Dale began making the maps after he found Saskatchewan's wildfire web mapping and other sources weren't providing information as quickly as he would have liked. The extra information offers advanced warning if a property is at risk, Dale said.

That's a familiar concern. A fire has wiped out about half of a trapline that he and his brother operate, turning the forest into a patch of trees and miles of unbroken burned hills, Dale said.

In a prepared statement, Saskatchewan Public Safety Agency spokesperson Karri Kempf said the province keeps fire base and provincial duty desks that coordinate resources and information to and from the field. Personnel receive daily briefings and ground crews keep radios for communication, she said.
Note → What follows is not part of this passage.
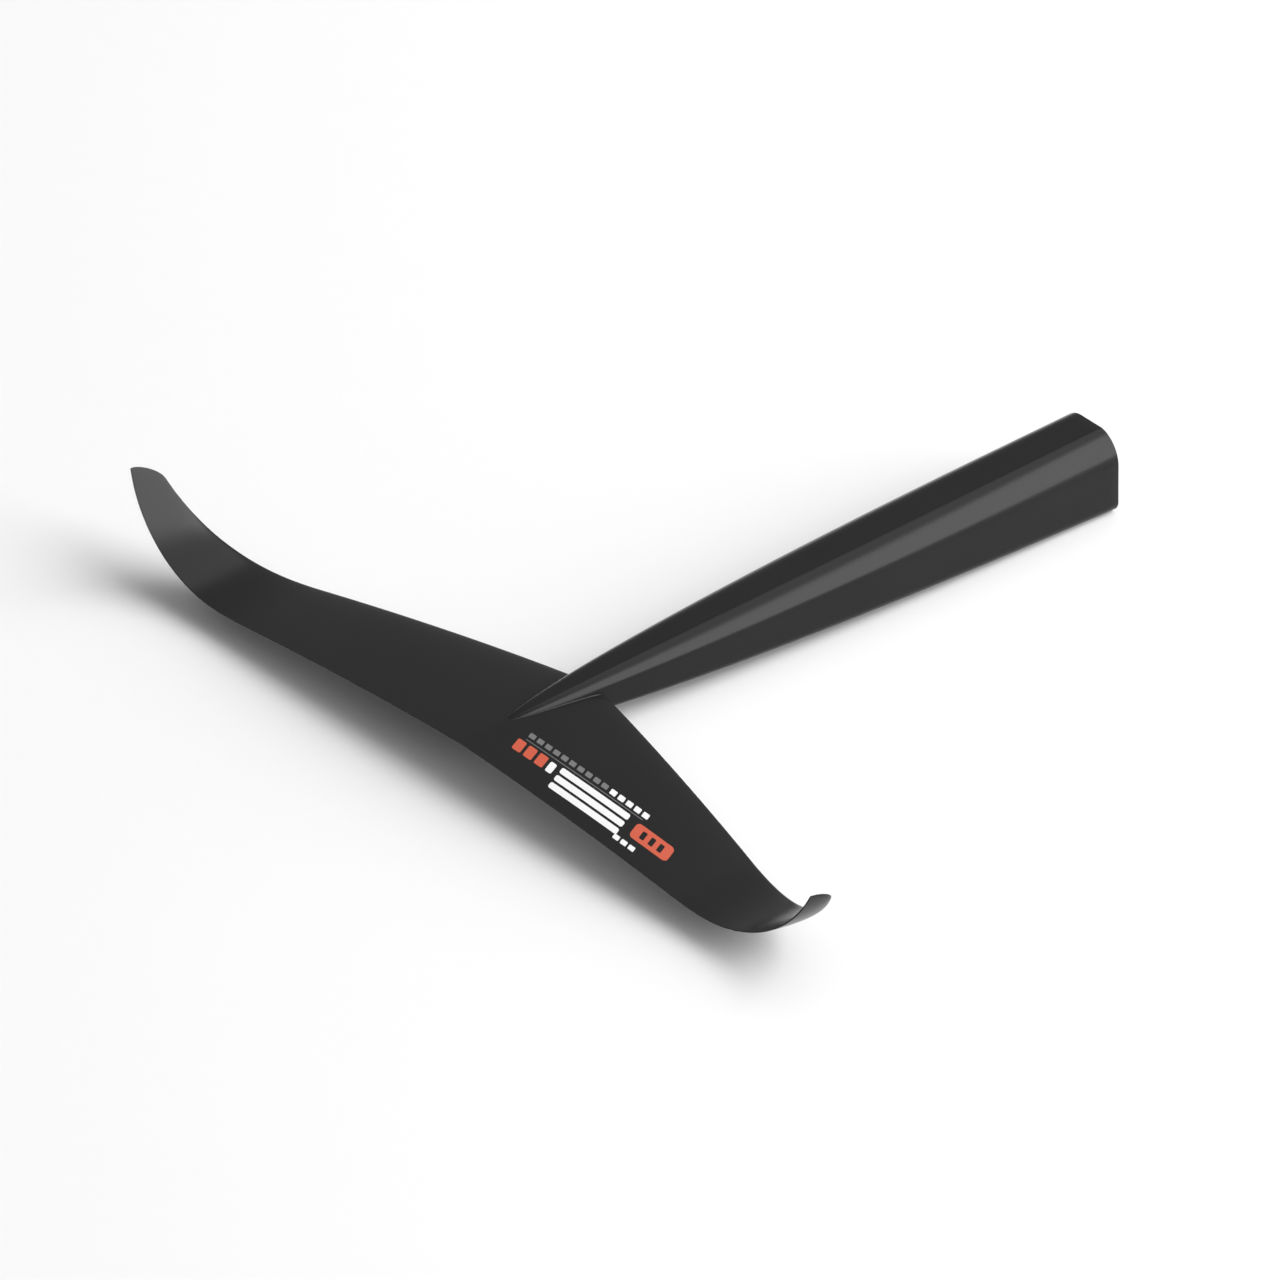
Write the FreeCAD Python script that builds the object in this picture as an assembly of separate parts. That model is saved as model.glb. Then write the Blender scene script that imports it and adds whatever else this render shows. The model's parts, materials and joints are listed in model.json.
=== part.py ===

Kempf encouraged residents collecting valuables from threatened property to contact their local protection base for information and advice, and for concerned residents to visit the SPSA's website.
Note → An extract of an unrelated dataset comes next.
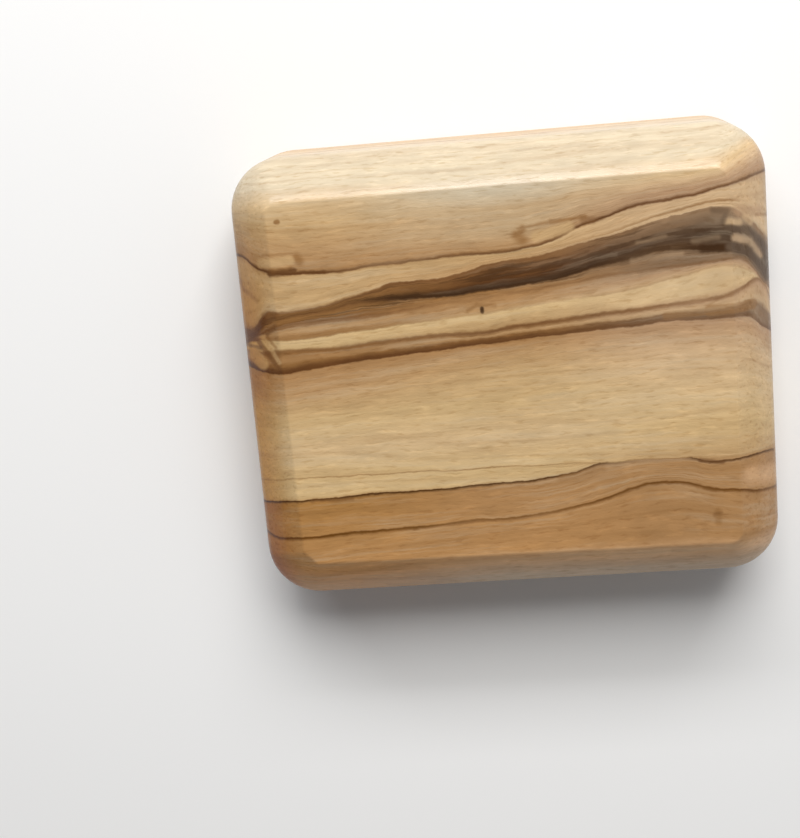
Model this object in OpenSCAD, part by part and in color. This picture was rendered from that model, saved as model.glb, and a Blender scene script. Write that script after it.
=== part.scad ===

Traditional use cabins are registered with the Ministry of Environment and shared with SPSA, she said, adding that people with unregistered cabins should notify the province. Monitoring fire is "a shared responsibility" with the aim "to reduce risk to personnel property and stay safe," Kempf said.

While Randy Barks is appreciative of fire teams' work, he thinks there can be a lack of communication between government agencies that limits fire response. In one case, he remembers when a neighbour's cabin went up in flames despite fire teams working in the area. It's why more warning would be welcome.

"It's still not communicated within departments (or) between departments," Barks said. "There's absolutely no reason any cabin should have been lost there."

Saskatchewan Trappers Association President Wrangler Hamm says he plans to push for the government to share more information with trapping representatives who could be affected by wildfires.

Until then, Lyle Munro, who is the STA's local director in the Nipawin area, is another trapper who doesn't know what has happened to his property. He wishes there was more of a warning system that would allow him to collect his assets and set sprinkler systems before leaving for safety.

"We got to call in all the time just to try and figure out what's going on," he said. "It's a scary situation."